Inasmuch as the Establishment Clause has been read in Agostini not to disable religious citizens and institutions from equally benefiting for a government benefit, the Court in Flores implicitly read the Free Exercise Clause not to require any special, unequal protection for religion either. Thus, the city’s historic preservation law that might prevent a bank from expanding its building so that it may serve more customers applies equally to the historic church and prevents it from expanding to serve more worshipers. Under this view, the Free Exercise Clause merely ensures that government may not intentionally legislate a burden upon religion; otherwise neutral laws may equally hamper the activities of the religious along with the secular.

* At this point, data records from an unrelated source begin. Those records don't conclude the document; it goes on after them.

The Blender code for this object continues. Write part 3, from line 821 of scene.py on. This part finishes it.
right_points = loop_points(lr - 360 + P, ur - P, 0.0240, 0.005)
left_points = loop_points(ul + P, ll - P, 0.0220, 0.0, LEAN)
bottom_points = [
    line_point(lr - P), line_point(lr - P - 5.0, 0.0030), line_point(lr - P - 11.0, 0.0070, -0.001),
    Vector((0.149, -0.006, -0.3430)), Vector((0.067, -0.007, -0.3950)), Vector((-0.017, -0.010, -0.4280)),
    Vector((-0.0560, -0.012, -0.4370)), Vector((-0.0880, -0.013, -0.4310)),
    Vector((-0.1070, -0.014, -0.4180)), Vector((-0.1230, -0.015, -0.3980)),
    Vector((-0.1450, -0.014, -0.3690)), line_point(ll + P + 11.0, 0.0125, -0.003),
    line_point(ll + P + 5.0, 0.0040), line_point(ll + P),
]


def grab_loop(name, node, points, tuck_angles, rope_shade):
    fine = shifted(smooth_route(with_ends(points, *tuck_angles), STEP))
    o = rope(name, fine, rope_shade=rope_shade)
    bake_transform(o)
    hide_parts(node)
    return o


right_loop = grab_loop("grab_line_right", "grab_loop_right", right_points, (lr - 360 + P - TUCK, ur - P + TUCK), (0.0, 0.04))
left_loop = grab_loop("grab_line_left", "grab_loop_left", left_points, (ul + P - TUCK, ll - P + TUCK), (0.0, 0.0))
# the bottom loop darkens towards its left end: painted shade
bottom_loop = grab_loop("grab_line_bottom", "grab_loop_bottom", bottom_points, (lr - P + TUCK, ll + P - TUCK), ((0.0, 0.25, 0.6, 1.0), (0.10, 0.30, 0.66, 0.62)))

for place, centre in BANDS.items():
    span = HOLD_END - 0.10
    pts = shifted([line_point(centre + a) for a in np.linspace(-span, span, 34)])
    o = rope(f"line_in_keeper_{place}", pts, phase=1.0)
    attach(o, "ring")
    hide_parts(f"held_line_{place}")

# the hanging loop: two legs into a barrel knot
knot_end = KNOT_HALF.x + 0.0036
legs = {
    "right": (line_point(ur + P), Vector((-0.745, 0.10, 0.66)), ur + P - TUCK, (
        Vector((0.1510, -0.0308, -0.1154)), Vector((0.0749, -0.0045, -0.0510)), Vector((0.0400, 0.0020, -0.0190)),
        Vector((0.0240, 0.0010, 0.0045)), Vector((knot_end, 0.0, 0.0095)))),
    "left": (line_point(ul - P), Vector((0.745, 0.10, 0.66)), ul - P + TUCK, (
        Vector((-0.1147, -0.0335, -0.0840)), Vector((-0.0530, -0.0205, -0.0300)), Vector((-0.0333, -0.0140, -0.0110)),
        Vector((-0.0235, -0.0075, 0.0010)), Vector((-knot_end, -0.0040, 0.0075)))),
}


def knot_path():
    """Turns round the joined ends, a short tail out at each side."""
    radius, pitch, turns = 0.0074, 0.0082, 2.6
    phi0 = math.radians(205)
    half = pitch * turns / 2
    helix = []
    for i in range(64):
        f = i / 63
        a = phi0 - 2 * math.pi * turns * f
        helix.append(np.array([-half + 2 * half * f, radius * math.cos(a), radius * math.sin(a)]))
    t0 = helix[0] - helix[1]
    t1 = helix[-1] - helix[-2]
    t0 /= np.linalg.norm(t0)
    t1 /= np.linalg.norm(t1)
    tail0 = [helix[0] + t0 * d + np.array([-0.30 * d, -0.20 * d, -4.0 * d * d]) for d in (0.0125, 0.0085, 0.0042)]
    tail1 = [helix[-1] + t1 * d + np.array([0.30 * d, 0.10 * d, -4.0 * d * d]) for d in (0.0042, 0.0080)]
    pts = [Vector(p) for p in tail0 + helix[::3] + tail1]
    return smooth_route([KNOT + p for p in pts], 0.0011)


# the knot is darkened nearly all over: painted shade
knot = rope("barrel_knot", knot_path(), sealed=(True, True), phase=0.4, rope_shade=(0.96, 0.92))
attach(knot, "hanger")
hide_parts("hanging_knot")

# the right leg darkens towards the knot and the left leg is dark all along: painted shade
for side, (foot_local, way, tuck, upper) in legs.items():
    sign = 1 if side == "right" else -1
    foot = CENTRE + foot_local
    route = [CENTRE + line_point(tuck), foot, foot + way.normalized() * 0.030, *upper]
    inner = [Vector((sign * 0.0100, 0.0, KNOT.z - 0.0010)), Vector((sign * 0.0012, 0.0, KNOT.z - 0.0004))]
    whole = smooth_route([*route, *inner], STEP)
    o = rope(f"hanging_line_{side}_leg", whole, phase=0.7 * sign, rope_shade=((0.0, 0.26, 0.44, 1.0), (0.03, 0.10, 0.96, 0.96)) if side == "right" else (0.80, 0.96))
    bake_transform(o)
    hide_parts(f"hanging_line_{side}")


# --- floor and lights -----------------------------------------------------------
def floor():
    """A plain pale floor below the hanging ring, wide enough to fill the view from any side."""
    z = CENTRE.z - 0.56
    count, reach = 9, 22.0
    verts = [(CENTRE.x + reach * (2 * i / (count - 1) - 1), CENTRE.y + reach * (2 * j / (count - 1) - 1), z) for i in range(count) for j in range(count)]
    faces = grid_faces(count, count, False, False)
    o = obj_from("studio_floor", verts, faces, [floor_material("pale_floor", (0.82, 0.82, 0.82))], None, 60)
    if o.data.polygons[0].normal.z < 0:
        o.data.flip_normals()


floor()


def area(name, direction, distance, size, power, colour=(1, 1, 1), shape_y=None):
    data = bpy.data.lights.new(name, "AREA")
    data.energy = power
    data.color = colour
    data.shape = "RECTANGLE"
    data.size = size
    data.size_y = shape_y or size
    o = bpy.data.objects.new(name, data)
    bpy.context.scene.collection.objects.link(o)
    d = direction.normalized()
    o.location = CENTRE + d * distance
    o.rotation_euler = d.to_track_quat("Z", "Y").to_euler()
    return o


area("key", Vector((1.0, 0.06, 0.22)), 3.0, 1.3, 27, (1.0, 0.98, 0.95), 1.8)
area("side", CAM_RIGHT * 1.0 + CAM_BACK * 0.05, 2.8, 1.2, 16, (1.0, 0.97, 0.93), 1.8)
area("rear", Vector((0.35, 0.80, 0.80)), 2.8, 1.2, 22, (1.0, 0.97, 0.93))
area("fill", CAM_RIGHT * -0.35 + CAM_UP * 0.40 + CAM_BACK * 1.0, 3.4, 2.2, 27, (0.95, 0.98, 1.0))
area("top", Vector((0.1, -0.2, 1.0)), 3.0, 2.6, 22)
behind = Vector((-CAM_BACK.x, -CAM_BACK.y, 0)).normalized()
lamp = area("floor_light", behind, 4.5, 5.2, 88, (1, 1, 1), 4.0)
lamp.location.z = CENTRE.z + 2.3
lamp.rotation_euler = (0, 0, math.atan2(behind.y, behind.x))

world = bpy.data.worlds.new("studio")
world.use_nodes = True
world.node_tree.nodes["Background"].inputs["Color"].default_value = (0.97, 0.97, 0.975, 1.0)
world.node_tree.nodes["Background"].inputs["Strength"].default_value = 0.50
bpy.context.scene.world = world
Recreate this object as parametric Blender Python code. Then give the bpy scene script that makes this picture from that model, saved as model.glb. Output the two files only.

Of course, the equality principle as applied to both the Establishment and Free Exercise clauses is troubling since it is neither what the framers intended nor does it appreciate the unique role and character of religion in our society and in people’s lives; in short, it is only half right. The religion clauses were intended to ensure an America where religion, many religions in fact, flourish. Thus, the Establishment Clause prohibits the state from favoring one religion over another, but never contemplated that secularism must be favored over faith. The Free Exercise Clause demands that government “make no law” that might burden the ability of a believer to fully practice his faith. Just as the Court has invoked the First Amendment’s injunction to “make no law…abridging the freedom of speech” to aggressively strike down many laws that burden speech even incidentally (including this term’s decision voiding Congress’ attempt to limit indecency on the internet), we expect the Court to read the same solicitude for religious practice into the Free Exercise Clause found in the same First Amendment. This term’s religion decisions, taken together, provide a mixture of hope and concern to our community. They are certainly not the last word from the Court, we will make certain of that.